[Begin Data]

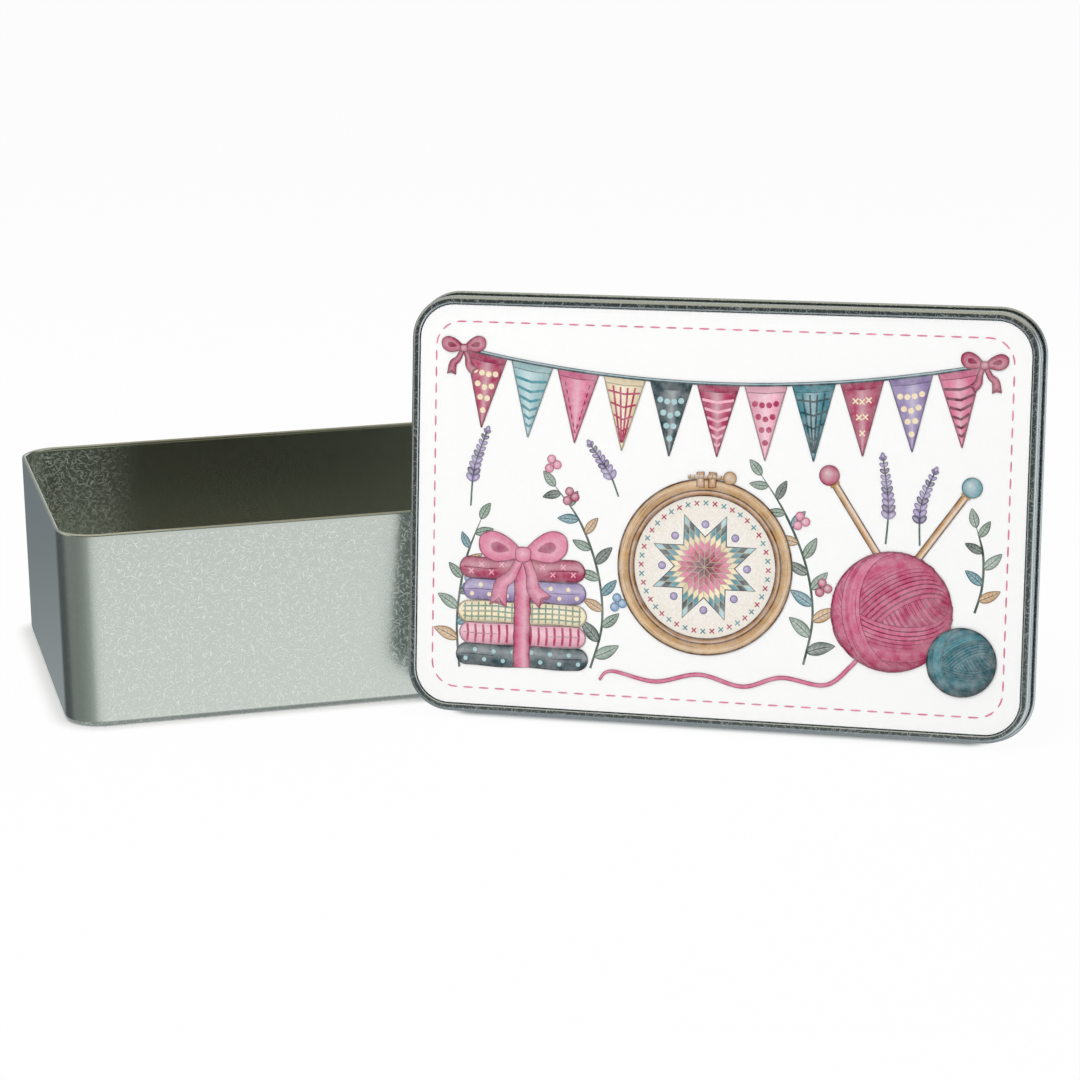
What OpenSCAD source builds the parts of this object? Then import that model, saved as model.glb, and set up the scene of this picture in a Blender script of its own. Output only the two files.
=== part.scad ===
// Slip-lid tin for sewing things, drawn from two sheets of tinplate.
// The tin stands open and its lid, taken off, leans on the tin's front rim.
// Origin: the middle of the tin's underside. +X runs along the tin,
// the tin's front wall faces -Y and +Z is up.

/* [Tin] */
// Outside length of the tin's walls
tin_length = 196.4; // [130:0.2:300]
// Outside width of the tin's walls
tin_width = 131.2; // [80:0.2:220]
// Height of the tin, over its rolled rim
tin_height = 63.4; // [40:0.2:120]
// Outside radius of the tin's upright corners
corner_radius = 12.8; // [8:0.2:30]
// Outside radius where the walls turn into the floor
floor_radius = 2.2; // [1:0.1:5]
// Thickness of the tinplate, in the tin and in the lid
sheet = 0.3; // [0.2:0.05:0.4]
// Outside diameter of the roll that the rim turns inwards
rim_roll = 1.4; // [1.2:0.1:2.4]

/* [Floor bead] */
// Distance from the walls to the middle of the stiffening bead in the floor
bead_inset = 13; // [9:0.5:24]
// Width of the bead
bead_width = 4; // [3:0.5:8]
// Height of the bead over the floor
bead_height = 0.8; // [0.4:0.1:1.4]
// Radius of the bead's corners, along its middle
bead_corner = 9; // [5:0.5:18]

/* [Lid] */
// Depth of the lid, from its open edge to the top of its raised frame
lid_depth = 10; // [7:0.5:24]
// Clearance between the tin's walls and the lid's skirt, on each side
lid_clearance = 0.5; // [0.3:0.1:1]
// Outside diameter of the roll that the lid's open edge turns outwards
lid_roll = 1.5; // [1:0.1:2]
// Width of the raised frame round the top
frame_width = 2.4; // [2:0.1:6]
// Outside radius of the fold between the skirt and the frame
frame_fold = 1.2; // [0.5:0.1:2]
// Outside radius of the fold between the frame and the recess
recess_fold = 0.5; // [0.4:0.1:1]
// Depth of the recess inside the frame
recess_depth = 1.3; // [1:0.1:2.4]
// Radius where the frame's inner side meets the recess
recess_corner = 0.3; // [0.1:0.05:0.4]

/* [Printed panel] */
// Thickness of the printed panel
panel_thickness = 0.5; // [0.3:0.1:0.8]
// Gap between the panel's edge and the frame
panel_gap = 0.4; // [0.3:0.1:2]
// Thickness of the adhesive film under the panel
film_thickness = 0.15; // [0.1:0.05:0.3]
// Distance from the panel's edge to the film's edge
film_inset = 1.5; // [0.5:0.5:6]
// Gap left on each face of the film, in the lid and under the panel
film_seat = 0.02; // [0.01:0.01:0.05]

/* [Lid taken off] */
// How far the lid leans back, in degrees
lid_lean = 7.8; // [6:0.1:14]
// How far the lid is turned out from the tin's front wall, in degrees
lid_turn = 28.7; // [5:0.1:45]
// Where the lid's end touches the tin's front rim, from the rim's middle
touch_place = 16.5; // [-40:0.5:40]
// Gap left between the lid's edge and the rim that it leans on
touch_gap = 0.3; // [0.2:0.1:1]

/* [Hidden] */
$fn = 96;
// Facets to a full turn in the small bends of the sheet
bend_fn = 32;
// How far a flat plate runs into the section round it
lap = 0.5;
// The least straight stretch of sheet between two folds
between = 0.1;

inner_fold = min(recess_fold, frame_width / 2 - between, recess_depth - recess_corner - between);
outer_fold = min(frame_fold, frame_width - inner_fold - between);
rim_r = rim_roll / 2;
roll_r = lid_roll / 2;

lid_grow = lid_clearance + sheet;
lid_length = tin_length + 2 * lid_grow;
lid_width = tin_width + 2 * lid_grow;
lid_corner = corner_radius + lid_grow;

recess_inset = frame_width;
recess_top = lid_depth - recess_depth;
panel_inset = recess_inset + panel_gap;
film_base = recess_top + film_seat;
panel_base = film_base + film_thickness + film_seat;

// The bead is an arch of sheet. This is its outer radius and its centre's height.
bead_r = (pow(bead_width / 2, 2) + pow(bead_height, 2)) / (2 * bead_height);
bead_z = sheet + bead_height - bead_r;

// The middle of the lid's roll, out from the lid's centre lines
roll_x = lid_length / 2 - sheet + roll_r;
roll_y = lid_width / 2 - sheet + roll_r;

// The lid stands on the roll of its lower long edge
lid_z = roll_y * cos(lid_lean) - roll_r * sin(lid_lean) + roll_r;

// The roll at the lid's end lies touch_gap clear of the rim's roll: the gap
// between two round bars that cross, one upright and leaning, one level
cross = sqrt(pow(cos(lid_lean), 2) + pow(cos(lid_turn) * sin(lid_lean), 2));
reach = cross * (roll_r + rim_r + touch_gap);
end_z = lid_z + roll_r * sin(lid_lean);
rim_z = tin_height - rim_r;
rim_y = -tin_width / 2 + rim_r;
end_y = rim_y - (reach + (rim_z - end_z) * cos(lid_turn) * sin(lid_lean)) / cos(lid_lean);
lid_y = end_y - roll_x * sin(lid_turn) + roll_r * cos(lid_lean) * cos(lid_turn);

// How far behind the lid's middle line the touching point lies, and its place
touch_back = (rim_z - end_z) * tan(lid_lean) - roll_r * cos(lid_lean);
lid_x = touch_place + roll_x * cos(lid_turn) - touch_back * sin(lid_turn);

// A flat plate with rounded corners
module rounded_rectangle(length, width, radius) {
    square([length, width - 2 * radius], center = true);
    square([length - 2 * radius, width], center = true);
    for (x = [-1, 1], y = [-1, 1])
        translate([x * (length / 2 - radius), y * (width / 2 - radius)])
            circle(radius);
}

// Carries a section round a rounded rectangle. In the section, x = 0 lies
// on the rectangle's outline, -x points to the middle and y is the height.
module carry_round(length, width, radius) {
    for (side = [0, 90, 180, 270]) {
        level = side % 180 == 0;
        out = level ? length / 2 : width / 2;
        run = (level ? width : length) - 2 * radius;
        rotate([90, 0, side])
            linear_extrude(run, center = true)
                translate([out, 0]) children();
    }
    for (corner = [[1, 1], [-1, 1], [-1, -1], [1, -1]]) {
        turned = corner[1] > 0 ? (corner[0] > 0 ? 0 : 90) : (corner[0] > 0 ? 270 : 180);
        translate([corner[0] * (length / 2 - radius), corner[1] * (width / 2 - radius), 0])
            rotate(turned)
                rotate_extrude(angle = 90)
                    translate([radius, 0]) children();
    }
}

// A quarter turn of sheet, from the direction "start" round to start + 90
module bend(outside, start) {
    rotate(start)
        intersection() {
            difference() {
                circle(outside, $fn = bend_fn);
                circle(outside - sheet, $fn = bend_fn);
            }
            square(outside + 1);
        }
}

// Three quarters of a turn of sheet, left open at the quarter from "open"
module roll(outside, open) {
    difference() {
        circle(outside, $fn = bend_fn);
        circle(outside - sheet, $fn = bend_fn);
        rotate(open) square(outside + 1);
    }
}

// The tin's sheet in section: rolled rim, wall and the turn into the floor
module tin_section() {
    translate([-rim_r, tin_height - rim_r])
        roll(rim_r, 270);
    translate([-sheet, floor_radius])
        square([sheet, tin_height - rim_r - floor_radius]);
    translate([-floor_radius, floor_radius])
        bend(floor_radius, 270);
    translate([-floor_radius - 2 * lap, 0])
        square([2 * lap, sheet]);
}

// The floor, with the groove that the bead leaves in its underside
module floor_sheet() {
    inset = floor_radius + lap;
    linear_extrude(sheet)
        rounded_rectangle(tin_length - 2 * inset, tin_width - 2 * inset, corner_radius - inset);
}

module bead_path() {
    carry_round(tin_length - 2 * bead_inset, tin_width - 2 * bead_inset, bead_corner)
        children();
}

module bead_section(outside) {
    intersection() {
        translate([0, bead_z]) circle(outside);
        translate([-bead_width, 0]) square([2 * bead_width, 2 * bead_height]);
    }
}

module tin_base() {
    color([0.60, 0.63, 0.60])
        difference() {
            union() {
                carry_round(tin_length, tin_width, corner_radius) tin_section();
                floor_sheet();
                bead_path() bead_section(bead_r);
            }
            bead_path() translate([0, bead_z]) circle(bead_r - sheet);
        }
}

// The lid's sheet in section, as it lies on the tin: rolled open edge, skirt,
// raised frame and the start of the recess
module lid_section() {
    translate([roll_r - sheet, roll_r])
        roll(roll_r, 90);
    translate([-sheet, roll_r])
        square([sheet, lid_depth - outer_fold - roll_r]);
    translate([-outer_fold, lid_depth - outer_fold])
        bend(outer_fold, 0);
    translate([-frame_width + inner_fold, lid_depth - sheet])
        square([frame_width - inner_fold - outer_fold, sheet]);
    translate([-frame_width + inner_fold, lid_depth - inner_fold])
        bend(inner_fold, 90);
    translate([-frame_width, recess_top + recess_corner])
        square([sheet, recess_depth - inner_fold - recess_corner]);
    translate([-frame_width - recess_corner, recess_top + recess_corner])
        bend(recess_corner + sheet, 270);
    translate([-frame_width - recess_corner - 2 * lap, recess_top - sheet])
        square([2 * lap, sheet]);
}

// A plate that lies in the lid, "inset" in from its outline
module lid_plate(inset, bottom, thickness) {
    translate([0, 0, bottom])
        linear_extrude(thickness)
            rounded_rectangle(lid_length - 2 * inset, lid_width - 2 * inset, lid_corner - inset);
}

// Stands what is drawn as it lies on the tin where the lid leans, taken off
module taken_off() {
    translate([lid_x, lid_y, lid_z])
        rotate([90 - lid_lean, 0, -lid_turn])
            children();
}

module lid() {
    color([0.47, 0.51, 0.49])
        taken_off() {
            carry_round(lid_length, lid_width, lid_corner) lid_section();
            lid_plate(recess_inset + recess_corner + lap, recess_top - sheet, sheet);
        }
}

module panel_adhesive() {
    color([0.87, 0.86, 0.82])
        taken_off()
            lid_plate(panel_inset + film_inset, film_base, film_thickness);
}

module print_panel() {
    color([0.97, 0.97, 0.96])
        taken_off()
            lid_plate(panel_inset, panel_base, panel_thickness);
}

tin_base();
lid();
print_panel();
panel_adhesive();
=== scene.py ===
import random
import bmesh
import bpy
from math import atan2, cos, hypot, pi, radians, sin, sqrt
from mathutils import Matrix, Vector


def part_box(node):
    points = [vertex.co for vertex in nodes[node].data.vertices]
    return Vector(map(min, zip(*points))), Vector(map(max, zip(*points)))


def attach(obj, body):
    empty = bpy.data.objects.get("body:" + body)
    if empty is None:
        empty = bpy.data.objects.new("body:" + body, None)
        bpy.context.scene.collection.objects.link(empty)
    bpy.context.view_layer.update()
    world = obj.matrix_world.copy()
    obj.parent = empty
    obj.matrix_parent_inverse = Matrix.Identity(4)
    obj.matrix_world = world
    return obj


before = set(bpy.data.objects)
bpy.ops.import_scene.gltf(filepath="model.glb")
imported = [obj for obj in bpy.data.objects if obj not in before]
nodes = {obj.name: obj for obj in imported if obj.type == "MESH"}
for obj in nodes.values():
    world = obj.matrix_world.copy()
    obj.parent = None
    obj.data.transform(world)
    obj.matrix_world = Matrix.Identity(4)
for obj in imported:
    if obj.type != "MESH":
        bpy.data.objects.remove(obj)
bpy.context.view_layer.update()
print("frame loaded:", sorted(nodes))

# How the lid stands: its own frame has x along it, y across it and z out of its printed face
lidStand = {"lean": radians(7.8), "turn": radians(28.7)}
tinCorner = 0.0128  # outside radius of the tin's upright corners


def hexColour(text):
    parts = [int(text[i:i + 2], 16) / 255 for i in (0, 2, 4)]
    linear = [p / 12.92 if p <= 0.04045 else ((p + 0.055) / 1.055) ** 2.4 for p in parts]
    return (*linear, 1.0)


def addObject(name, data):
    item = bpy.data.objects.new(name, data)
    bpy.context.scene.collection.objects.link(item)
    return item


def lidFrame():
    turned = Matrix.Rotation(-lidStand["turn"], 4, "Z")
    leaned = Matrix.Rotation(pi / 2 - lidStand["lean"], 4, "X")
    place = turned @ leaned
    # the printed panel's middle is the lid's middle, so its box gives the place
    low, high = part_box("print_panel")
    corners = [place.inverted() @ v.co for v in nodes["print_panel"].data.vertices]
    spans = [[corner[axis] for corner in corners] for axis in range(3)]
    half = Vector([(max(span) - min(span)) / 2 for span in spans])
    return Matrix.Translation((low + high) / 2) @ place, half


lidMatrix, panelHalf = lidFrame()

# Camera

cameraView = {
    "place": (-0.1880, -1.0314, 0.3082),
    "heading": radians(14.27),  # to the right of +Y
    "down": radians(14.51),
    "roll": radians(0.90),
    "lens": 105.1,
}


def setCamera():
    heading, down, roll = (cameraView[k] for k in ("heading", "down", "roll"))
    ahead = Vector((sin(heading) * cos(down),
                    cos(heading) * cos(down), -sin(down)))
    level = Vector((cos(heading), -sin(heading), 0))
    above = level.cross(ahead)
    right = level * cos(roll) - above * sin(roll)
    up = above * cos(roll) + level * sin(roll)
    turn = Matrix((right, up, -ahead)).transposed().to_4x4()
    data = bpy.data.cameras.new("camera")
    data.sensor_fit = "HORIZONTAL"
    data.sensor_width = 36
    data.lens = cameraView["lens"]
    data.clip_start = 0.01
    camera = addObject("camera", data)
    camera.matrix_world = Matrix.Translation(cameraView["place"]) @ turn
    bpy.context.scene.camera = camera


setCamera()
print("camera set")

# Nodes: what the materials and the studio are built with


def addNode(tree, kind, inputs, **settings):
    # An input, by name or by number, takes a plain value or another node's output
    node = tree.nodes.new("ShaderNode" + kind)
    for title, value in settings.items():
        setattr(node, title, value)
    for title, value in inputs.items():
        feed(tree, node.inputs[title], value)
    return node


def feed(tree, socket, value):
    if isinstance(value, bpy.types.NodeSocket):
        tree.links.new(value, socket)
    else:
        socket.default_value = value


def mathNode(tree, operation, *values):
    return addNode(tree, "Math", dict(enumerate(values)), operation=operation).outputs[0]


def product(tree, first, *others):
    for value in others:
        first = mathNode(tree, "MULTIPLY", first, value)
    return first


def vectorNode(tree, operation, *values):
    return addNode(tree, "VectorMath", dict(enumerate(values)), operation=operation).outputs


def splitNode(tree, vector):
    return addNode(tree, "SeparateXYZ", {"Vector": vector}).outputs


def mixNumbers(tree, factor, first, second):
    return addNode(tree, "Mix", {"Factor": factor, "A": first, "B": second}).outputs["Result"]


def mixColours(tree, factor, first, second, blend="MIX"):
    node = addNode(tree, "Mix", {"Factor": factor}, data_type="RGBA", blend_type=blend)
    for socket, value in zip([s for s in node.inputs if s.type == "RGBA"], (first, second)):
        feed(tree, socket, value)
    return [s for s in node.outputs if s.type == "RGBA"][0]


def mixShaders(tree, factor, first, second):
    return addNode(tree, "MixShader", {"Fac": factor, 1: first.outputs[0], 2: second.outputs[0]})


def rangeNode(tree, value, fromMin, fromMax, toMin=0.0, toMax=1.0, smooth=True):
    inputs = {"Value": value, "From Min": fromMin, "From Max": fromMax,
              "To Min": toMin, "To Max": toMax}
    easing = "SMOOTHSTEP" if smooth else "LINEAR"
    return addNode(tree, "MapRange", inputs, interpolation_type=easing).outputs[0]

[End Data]

To do:
Give back exactly the stretch that opens on the line with "leans, taken off" and closes on the line with "obj.parent = empty".

Answer to the problem:
// Stands what is drawn as it lies on the tin where the lid leans, taken off
module taken_off() {
    translate([lid_x, lid_y, lid_z])
        rotate([90 - lid_lean, 0, -lid_turn])
            children();
}

module lid() {
    color([0.47, 0.51, 0.49])
        taken_off() {
            carry_round(lid_length, lid_width, lid_corner) lid_section();
            lid_plate(recess_inset + recess_corner + lap, recess_top - sheet, sheet);
        }
}

module panel_adhesive() {
    color([0.87, 0.86, 0.82])
        taken_off()
            lid_plate(panel_inset + film_inset, film_base, film_thickness);
}

module print_panel() {
    color([0.97, 0.97, 0.96])
        taken_off()
            lid_plate(panel_inset, panel_base, panel_thickness);
}

tin_base();
lid();
print_panel();
panel_adhesive();
=== scene.py ===
import random
import bmesh
import bpy
from math import atan2, cos, hypot, pi, radians, sin, sqrt
from mathutils import Matrix, Vector


def part_box(node):
    points = [vertex.co for vertex in nodes[node].data.vertices]
    return Vector(map(min, zip(*points))), Vector(map(max, zip(*points)))


def attach(obj, body):
    empty = bpy.data.objects.get("body:" + body)
    if empty is None:
        empty = bpy.data.objects.new("body:" + body, None)
        bpy.context.scene.collection.objects.link(empty)
    bpy.context.view_layer.update()
    world = obj.matrix_world.copy()
    obj.parent = empty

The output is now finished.